▶ _Task to carry out_
Scan the lines below for the string "joints" and copy every one that has it.

▶ _Data rows_
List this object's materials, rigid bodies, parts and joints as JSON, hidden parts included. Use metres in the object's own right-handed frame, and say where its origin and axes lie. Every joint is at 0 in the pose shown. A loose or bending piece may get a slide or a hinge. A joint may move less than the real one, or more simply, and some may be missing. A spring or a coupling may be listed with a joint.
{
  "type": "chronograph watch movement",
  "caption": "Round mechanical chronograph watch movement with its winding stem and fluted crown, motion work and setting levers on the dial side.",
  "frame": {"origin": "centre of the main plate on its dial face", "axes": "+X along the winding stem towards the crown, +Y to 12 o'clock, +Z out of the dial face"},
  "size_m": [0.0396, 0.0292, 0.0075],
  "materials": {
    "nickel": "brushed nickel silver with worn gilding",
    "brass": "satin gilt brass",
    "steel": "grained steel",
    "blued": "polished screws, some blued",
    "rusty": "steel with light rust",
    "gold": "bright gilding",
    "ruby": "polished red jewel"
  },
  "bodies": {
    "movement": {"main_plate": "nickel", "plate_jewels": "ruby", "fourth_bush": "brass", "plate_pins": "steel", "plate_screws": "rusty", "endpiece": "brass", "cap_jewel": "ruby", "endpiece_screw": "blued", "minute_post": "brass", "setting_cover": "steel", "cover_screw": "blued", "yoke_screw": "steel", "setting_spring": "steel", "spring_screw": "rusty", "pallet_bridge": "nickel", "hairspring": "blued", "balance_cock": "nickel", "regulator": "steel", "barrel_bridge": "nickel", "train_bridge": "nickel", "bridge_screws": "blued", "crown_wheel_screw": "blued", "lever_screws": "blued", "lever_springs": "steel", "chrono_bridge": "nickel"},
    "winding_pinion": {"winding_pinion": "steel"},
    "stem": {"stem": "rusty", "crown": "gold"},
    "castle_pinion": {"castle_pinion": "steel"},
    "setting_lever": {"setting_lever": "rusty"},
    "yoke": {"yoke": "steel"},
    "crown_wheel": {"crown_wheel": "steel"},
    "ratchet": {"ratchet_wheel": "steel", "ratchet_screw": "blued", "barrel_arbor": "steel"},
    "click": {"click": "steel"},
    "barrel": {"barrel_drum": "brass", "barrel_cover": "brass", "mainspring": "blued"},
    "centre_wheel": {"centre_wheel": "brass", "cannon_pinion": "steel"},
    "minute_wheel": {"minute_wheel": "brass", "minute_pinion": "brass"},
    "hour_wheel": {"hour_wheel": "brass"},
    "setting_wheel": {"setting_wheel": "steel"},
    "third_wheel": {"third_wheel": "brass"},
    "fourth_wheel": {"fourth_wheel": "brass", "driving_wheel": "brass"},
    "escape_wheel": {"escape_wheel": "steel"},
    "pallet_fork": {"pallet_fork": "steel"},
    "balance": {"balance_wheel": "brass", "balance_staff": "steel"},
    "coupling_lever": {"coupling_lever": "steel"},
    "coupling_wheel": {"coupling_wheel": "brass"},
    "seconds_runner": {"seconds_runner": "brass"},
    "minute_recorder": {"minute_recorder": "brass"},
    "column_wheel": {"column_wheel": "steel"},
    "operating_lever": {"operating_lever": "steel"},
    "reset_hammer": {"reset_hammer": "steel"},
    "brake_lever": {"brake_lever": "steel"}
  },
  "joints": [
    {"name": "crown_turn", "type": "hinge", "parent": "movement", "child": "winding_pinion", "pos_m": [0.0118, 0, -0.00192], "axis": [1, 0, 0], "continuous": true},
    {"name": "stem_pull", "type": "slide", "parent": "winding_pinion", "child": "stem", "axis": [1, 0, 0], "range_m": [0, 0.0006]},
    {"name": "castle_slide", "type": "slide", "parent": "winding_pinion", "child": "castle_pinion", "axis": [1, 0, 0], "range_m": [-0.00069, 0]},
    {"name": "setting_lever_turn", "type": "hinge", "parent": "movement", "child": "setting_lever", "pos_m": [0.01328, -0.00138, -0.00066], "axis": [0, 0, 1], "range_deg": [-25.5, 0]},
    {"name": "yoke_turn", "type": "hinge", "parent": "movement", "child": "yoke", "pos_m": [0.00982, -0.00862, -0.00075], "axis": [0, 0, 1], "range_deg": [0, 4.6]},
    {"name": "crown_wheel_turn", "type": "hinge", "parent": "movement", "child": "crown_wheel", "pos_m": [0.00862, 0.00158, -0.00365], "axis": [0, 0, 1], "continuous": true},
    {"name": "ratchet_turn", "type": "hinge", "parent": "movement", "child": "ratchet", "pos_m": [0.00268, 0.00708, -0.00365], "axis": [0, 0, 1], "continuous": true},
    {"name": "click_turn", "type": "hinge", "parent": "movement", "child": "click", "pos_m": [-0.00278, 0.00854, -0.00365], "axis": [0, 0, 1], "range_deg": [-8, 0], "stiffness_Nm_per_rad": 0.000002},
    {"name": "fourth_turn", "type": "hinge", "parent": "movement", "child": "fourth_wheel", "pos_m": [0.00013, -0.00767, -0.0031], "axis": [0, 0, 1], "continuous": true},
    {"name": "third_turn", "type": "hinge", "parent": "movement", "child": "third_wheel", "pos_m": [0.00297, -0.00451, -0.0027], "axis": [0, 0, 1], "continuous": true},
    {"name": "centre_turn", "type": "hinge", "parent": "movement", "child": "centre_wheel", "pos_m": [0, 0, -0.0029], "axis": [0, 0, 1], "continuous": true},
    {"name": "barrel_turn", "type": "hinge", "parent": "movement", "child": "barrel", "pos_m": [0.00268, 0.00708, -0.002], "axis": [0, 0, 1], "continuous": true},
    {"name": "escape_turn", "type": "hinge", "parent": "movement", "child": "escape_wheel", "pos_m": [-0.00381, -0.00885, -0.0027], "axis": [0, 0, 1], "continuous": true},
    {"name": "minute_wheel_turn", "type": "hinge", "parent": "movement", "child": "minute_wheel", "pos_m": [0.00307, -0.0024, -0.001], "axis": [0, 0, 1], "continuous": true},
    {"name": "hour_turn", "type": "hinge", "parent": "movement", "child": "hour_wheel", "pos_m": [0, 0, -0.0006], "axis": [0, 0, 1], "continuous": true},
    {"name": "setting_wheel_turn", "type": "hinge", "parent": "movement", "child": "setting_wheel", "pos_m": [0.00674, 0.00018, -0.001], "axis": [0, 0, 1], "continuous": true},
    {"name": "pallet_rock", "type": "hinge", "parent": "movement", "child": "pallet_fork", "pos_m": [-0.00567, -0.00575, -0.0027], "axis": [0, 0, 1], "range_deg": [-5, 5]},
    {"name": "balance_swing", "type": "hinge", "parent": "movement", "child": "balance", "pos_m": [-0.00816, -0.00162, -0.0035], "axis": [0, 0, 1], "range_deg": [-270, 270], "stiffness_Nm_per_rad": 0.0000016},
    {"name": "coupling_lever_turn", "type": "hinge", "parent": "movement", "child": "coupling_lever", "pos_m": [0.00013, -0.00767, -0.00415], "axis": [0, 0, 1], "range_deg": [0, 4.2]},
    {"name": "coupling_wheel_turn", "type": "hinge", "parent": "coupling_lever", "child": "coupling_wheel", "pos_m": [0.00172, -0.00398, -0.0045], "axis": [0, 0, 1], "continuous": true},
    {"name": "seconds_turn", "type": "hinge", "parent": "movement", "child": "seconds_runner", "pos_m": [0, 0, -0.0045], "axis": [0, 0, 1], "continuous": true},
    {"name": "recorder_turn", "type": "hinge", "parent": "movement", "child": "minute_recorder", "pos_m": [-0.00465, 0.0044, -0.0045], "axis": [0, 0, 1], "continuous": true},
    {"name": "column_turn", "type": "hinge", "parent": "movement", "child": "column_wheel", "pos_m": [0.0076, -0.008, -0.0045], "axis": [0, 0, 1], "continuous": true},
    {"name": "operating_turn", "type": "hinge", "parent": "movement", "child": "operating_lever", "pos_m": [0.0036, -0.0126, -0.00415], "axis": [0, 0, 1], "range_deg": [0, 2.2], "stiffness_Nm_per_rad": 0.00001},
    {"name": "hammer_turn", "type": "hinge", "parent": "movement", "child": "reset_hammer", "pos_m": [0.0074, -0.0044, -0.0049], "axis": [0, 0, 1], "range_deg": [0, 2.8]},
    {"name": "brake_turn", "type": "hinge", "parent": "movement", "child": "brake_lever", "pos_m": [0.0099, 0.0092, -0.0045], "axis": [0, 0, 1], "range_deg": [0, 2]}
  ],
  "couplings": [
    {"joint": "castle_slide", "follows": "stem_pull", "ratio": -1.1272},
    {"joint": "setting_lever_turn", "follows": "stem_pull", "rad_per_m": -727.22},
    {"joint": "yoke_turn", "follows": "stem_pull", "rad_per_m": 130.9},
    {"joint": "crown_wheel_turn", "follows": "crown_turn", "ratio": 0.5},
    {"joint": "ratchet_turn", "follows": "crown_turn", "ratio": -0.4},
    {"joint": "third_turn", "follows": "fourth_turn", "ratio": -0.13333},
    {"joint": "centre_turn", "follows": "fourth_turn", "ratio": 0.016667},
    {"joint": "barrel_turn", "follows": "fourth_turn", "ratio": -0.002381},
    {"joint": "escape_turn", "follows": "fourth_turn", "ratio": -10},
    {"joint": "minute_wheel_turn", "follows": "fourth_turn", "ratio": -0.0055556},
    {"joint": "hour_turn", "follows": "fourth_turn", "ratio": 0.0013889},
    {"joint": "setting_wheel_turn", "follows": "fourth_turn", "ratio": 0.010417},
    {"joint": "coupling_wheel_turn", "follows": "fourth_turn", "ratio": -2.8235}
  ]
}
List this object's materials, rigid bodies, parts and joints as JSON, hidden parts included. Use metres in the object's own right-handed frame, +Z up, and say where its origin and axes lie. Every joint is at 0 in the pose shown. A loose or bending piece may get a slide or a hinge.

▶ _Full solution_
List this object's materials, rigid bodies, parts and joints as JSON, hidden parts included. Use metres in the object's own right-handed frame, and say where its origin and axes lie. Every joint is at 0 in the pose shown. A loose or bending piece may get a slide or a hinge. A joint may move less than the real one, or more simply, and some may be missing. A spring or a coupling may be listed with a joint.
  "joints": [
List this object's materials, rigid bodies, parts and joints as JSON, hidden parts included. Use metres in the object's own right-handed frame, +Z up, and say where its origin and axes lie. Every joint is at 0 in the pose shown. A loose or bending piece may get a slide or a hinge.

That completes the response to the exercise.